C’est là que l’approche de William Ury, grand expert américain de la négociation, est utile*. Sa méthode du “non positif” s’articule en trois étapes, qu’il résume en Oui-Non-Oui. La première étape est de dire oui à soi-même : reconnaître ses vrais besoins, ses valeurs, ses intérêts profonds. Exprimer qu’il ne vous sera pas possible de travailler le jour de Noël à un patron qui le demande, cite Ury, c’est dire oui à ses proches et à la valeur que l’on attache à la vie de famille. « Ma famille a besoin de moi ce jour-là et j’ai l’intention de passer Noël avec eux. » Il faut, bien sûr, oser exprimer ses valeurs ou ses besoins pour que l’interlocuteur entende le sens de ce choix.

Idem pour les temps de récupération. Plus on fonctionne branché et en continu, plus il faut définir des frontières à ses collègues pour qu’ils se retiennent de nous assaillir d’e-mails quand on est sur la plage. Ce ne sont plus les lieux qui assurent la séparation, puisque le “bureau” d’aujourd’hui, c’est nous et notre portable, il faut donc que les limites soient données par nous-mêmes à notre entourage. « J’ai besoin de décrocher et d’être présent à ma famille, je ne relèverai pas mes messages pendant mon absence. » Clairement, le non arrive en continuité logique d’un oui que l’on exprime envers quelque chose de profond qui nous anime.

D’accord, on a exprimé un Oui puis un Non, maintenant, on est bien avancé ! Car la personne risque d’être déçue, anxieuse de ne pas avoir de solution. Logiquement, elle va nous en vouloir. Pour ne pas terminer sur une rupture, il faut donc passer à la troisième phase, le Oui qui entretient la relation. Dans ce dernier Oui, on propose une solution alternative, on garde une porte ouverte pour que la personne ne se sente pas rejetée. « Je ne peux pas prendre ton projet, mais as tu pensé à untel ? C’est un sujet qu’il aime bien » ou « voilà comment je pense m’organiser pour que vous ayez toutes les informations utiles pendant mes vacances ».
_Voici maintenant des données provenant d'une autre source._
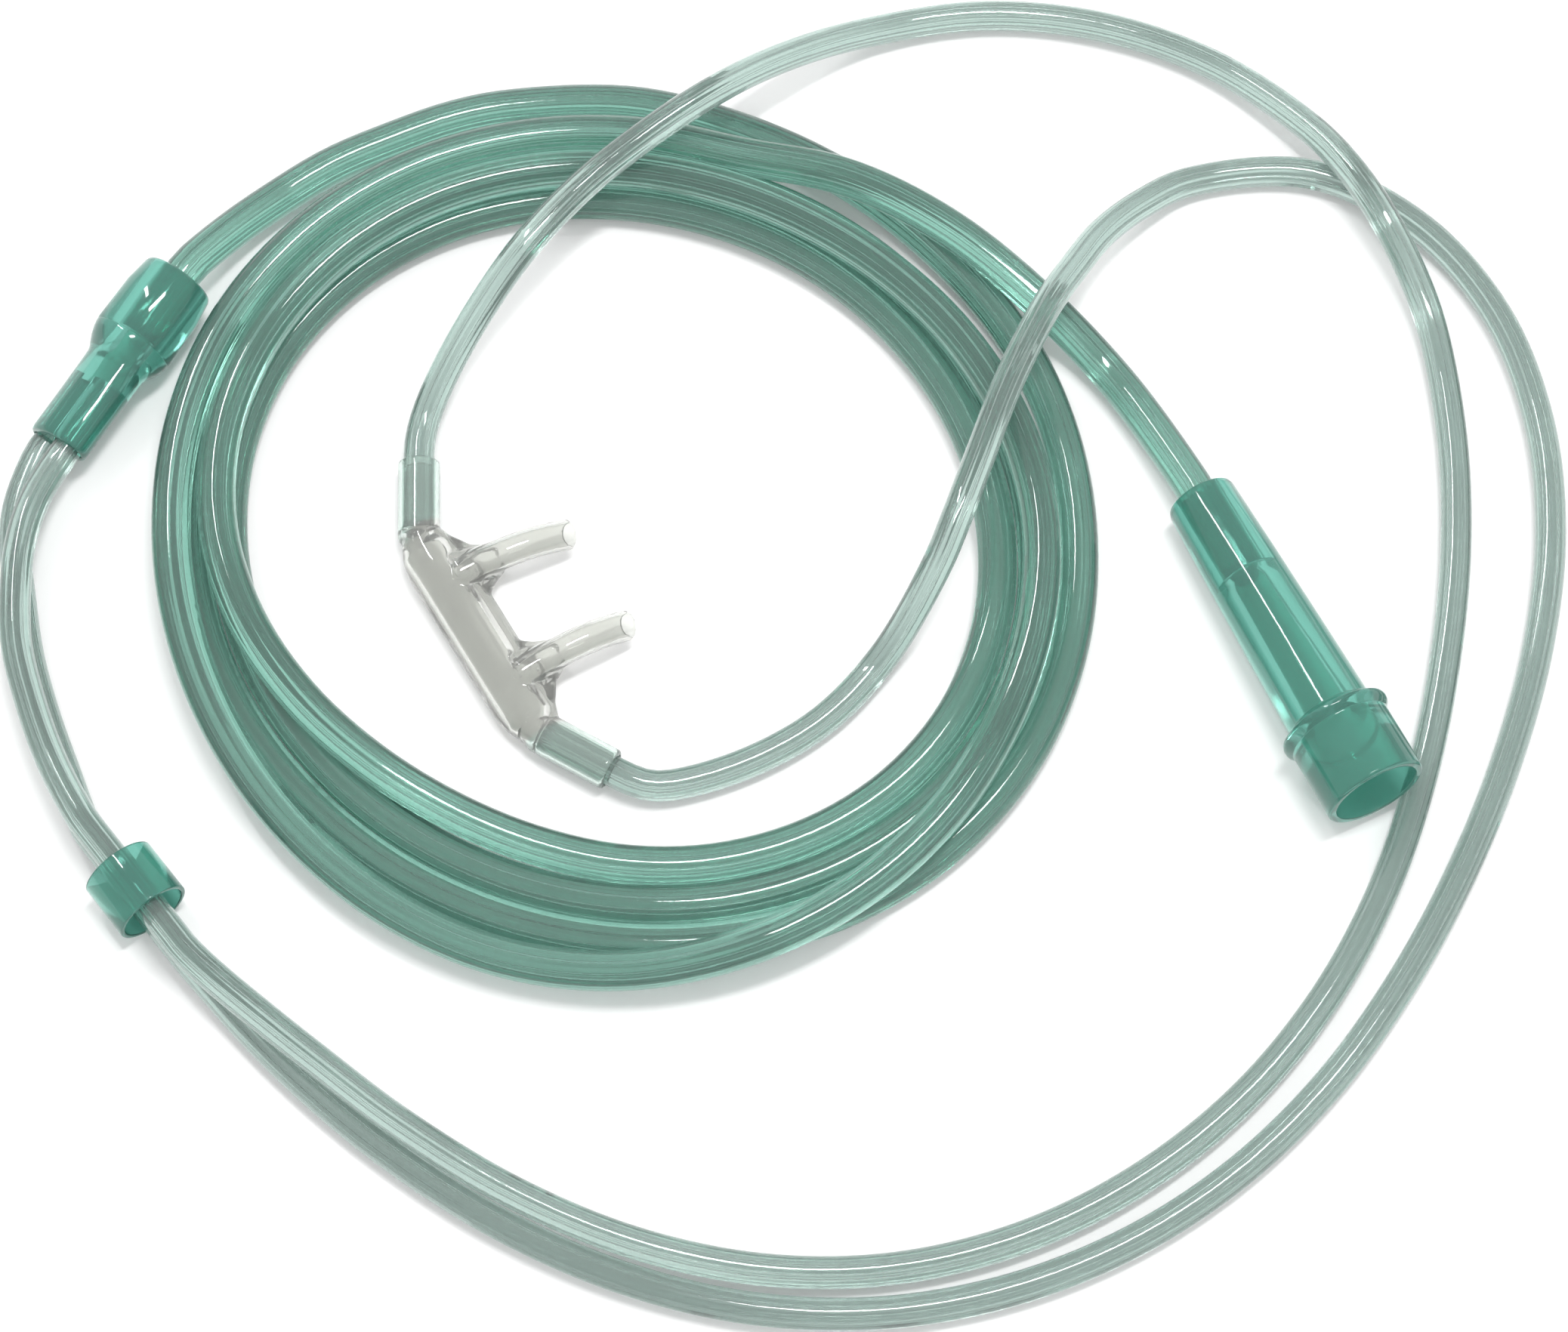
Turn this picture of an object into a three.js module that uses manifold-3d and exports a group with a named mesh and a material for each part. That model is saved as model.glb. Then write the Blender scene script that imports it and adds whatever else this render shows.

Pour Ury, le oui sans le non est de la complaisance et de la docilité, on se suradapte à l’autre et, ce faisant, on détruit son estime de soi et son plaisir à faire les choses ; le non sans le oui nous fait entrer dans le registre du conflit, de la confrontation des pouvoirs, et il endommage la relation. Sa solution est donc de réunir les deux, le oui de la paix et le non de la justesse, le oui qui relie et ouvre à la communauté et le non qui protège l’individu et ses besoins profonds. Le monde du travail actuel, qui prône la performance en continu, sans limite ni frontière, nous obligera sans doute à mieux maîtriser ces logiques, car personne ne le fera à notre place.

* Comment dire non : savoir refuser sans offenser, de William Ury, Seuil.